## BEGIN

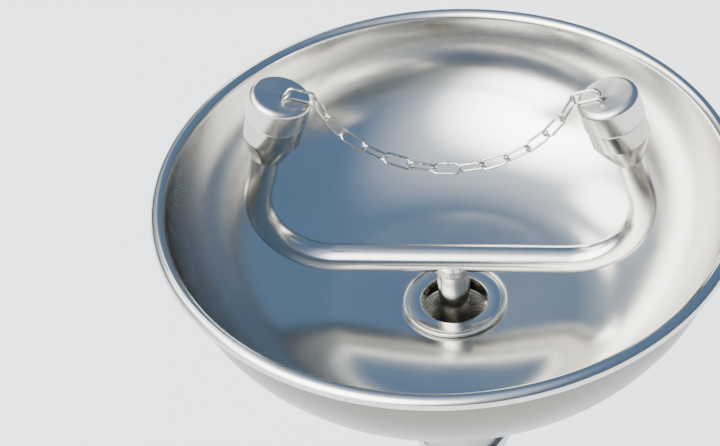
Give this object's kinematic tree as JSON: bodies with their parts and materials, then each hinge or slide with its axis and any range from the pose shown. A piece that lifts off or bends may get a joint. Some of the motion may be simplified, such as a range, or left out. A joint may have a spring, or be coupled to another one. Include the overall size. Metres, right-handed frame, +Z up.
{
  "type": "eyewash bowl unit",
  "caption": "Spun steel eyewash bowl on a central riser, with a U-shaped spray yoke, chained lift-off dust caps, a ring drain, a waste tee and a push-plate ball valve.",
  "frame": {"origin": "middle of the supply inlet's thread, at the bottom of the ball valve", "axes": "+Z up along the riser, +X to the user's right along the yoke's bar and the valve stem, -Y towards the user, +Y along the waste outlet"},
  "size_m": [0.372, 0.3, 0.3522],
  "materials": {
    "bowl_steel": "satin spun stainless steel",
    "tube_steel": "satin stainless steel",
    "cap_steel": "fine satin stainless steel",
    "chain_steel": "bright stainless steel",
    "weld_steel": "tinted weld metal, matt",
    "cast_steel": "blasted cast stainless steel",
    "fastener_steel": "machined stainless steel",
    "lever_steel": "brushed stainless steel",
    "ball_steel": "polished stainless steel",
    "black_rubber": "matt black rubber",
    "white_plastic": "matt moulded plastic",
    "seal_plastic": "waxy white sealing plastic",
    "black_screw": "black oxide"
  },
  "bodies": {
    "bowl_unit": {"bowl": "bowl_steel", "flange_seal": "black_rubber", "drain_flange": "bowl_steel", "drain_gasket": "black_rubber", "drain_washer": "fastener_steel", "drain_locknut": "fastener_steel", "waste_tee": "cast_steel", "gland_body": "fastener_steel", "gland_packing": "seal_plastic", "gland_nut": "fastener_steel", "riser": "tube_steel", "riser_weld": "weld_steel", "yoke": "tube_steel", "head_left": "tube_steel", "head_right": "tube_steel", "flow_disc_left": "white_plastic", "flow_disc_right": "white_plastic", "strainer_left": "chain_steel", "strainer_right": "chain_steel", "spray_plate_left": "chain_steel", "spray_plate_right": "chain_steel", "head_ring_left": "black_rubber", "head_ring_right": "black_rubber", "valve_body": "cast_steel", "valve_end": "cast_steel", "seat_upper": "seal_plastic", "seat_lower": "seal_plastic", "stem_packing": "seal_plastic", "stem_nut": "fastener_steel"},
    "dust_cap_left": {"cap_left": "cap_steel", "cap_eye_left": "chain_steel", "link_01": "chain_steel"},
    "dust_cap_right": {"cap_right": "cap_steel", "cap_eye_right": "chain_steel", "link_15": "chain_steel"},
    "chain_link_02": {"link_02": "chain_steel"},
    "chain_link_03": {"link_03": "chain_steel"},
    "chain_link_04": {"link_04": "chain_steel"},
    "chain_link_05": {"link_05": "chain_steel"},
    "chain_link_06": {"link_06": "chain_steel"},
    "chain_link_07": {"link_07": "chain_steel"},
    "chain_link_08": {"link_08": "chain_steel"},
    "chain_link_09": {"link_09": "chain_steel"},
    "chain_link_10": {"link_10": "chain_steel"},
    "chain_link_11": {"link_11": "chain_steel"},
    "chain_link_12": {"link_12": "chain_steel"},
    "chain_link_13": {"link_13": "chain_steel"},
    "chain_link_14": {"link_14": "chain_steel"},
    "push_lever": {"valve_ball": "ball_steel", "valve_stem": "lever_steel", "lever_hub": "lever_steel", "hub_screw": "black_screw", "lever_rod": "lever_steel", "push_plate": "lever_steel", "plate_screws": "fastener_steel", "plate_nuts": "fastener_steel"}
  },
  "joints": [
    {"name": "cap_left_lift", "type": "slide", "parent": "bowl_unit", "child": "dust_cap_left", "axis": [0.289, 0, 0.9573], "range_m": [0, 0.025]},
    {"name": "cap_right_lift", "type": "slide", "parent": "bowl_unit", "child": "dust_cap_right", "axis": [-0.289, 0, 0.9573], "range_m": [0, 0.025]},
    {"name": "link_02_turn", "type": "hinge", "parent": "dust_cap_left", "child": "chain_link_02", "pos_m": [-0.06326, -0.002, 0.33878], "axis": [0, -1, 0], "range_deg": [-12.65, 0]},
    {"name": "link_03_turn", "type": "hinge", "parent": "chain_link_02", "child": "chain_link_03", "pos_m": [-0.05715, -0.002, 0.32607], "axis": [0, -1, 0], "range_deg": [0, 2.11]},
    {"name": "link_04_turn", "type": "hinge", "parent": "chain_link_03", "child": "chain_link_04", "pos_m": [-0.05063, -0.002, 0.31721], "axis": [0, -1, 0], "range_deg": [0, 2.11]},
    {"name": "link_05_turn", "type": "hinge", "parent": "chain_link_04", "child": "chain_link_05", "pos_m": [-0.04029, -0.002, 0.30762], "axis": [0, -1, 0], "range_deg": [0, 2.11]},
    {"name": "link_06_turn", "type": "hinge", "parent": "chain_link_05", "child": "chain_link_06", "pos_m": [-0.03098, -0.002, 0.30176], "axis": [0, -1, 0], "range_deg": [0, 2.11]},
    {"name": "link_07_turn", "type": "hinge", "parent": "chain_link_06", "child": "chain_link_07", "pos_m": [-0.01786, -0.002, 0.29661], "axis": [0, -1, 0], "range_deg": [0, 2.11]},
    {"name": "link_08_turn", "type": "hinge", "parent": "chain_link_07", "child": "chain_link_08", "pos_m": [-0.00705, -0.002, 0.29456], "axis": [0, -1, 0], "range_deg": [0, 2.11]},
    {"name": "link_14_turn", "type": "hinge", "parent": "dust_cap_right", "child": "chain_link_14", "pos_m": [0.06326, -0.002, 0.33878], "axis": [0, -1, 0], "range_deg": [0, 12.65]},
    {"name": "link_13_turn", "type": "hinge", "parent": "chain_link_14", "child": "chain_link_13", "pos_m": [0.05715, -0.002, 0.32607], "axis": [0, -1, 0], "range_deg": [-2.11, 0]},
    {"name": "link_12_turn", "type": "hinge", "parent": "chain_link_13", "child": "chain_link_12", "pos_m": [0.05063, -0.002, 0.31721], "axis": [0, -1, 0], "range_deg": [-2.11, 0]},
    {"name": "link_11_turn", "type": "hinge", "parent": "chain_link_12", "child": "chain_link_11", "pos_m": [0.04029, -0.002, 0.30762], "axis": [0, -1, 0], "range_deg": [-2.11, 0]},
    {"name": "link_10_turn", "type": "hinge", "parent": "chain_link_11", "child": "chain_link_10", "pos_m": [0.03098, -0.002, 0.30176], "axis": [0, -1, 0], "range_deg": [-2.11, 0]},
    {"name": "link_09_turn", "type": "hinge", "parent": "chain_link_10", "child": "chain_link_09", "pos_m": [0.01786, -0.002, 0.29661], "axis": [0, -1, 0], "range_deg": [-2.11, 0]},
    {"name": "valve_turn", "type": "hinge", "parent": "bowl_unit", "child": "push_lever", "pos_m": [0, 0, 0.029], "axis": [-1, 0, 0], "range_deg": [0, 90]}
  ],
  "couplings": [
    {"joint": "cap_right_lift", "follows": "cap_left_lift", "ratio": 1},
    {"joint": "link_02_turn", "follows": "cap_left_lift", "rad_per_m": -8.657},
    {"joint": "link_03_turn", "follows": "cap_left_lift", "rad_per_m": 1.4428},
    {"joint": "link_04_turn", "follows": "cap_left_lift", "rad_per_m": 1.4428},
    {"joint": "link_05_turn", "follows": "cap_left_lift", "rad_per_m": 1.4428},
    {"joint": "link_06_turn", "follows": "cap_left_lift", "rad_per_m": 1.4428},
    {"joint": "link_07_turn", "follows": "cap_left_lift", "rad_per_m": 1.4428},
    {"joint": "link_08_turn", "follows": "cap_left_lift", "rad_per_m": 1.4428},
    {"joint": "link_14_turn", "follows": "cap_left_lift", "rad_per_m": 8.657},
    {"joint": "link_13_turn", "follows": "cap_left_lift", "rad_per_m": -1.4428},
    {"joint": "link_12_turn", "follows": "cap_left_lift", "rad_per_m": -1.4428},
    {"joint": "link_11_turn", "follows": "cap_left_lift", "rad_per_m": -1.4428},
    {"joint": "link_10_turn", "follows": "cap_left_lift", "rad_per_m": -1.4428},
    {"joint": "link_09_turn", "follows": "cap_left_lift", "rad_per_m": -1.4428}
  ]
}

## END

• _What you should do_
Every line holding "frame" should be copied out.

• _Reply to the task_
Give this object's kinematic tree as JSON: bodies with their parts and materials, then each hinge or slide with its axis and any range from the pose shown. A piece that lifts off or bends may get a joint. Some of the motion may be simplified, such as a range, or left out. A joint may have a spring, or be coupled to another one. Include the overall size. Metres, right-handed frame, +Z up.
  "frame": {"origin": "middle of the supply inlet's thread, at the bottom of the ball valve", "axes": "+Z up along the riser, +X to the user's right along the yoke's bar and the valve stem, -Y towards the user, +Y along the waste outlet"},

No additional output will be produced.